Хотя, строго говоря, это все-таки не долгожданный англоязычный дебют мастера, а очередной его гонконгский фильм, куда как экзотический зверь запущен гулять Холлидей — который к тому же как следствие насыщенной жизни мало отличается от китайца. Он как бы парижский шеф-повар, у которого в Макао убили дочку и внуков; прилетает в макинтоше с клетчатой подкладкой и в замечательной шляпке. Сперва пытается сам по путеводителю отомстить, но потом нанимает себе трех добрых ангелов — Энтони Вонга, тонкого и толстого (ну вы знаете их) — и они все вместе идут всех убивать. В середине есть скромный и, если на выспавшуюся голову, довольно легко угадываемый, но все-таки сюрприз. Говорят мало и все с акцентом, много и вкусно едят, еще больше стреляют — притом видно, что мало осталось способов снимать перестрелки, которые То уже не попробовал, но он не расслабляется. В общем, не такое героиновое счастье, как «Воробей» или «Mad Detective», — просто два часа радости.

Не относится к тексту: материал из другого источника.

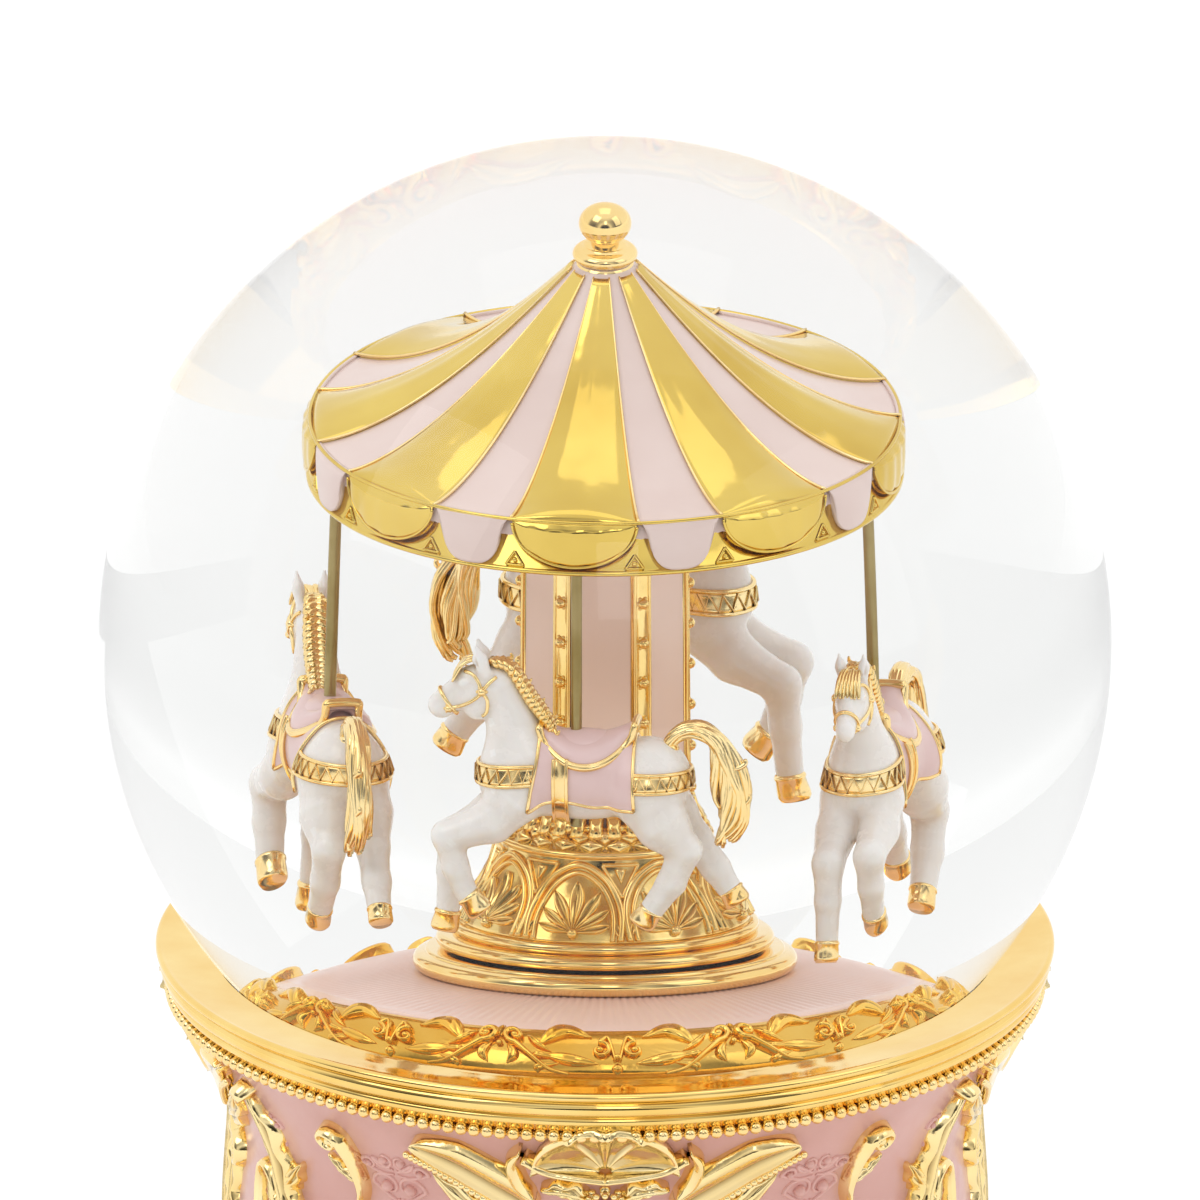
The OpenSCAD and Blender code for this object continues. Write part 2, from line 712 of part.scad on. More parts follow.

Поджог корейского павильона, кстати, тоже отменяется: «Мама» Бона Чун Хо не такая безупречная, как «Воспоминания об убийстве» (и действие, увы, не 80-е, а наши дни), но доволно выдающаяся. Начинается как деревенский детектив — тетенька пытается доказать, что ее сын-дебил не убивал делинквентную школьницу, но в итоге все сильно страшней оказывается.
Сегодня, кстати, особенно трудно не сойти у ума. За последние пять часов посмотрел сперва антиклерикальный пеплум («Агора» Аменабара), потом православный гиньоль (лунгинский «Иван Грозный», на диво, кстати, на настоящее кино похоже, Охлобыстина к тому же поджигают), сейчас, видимо, Ларс «Антихристом» добьет.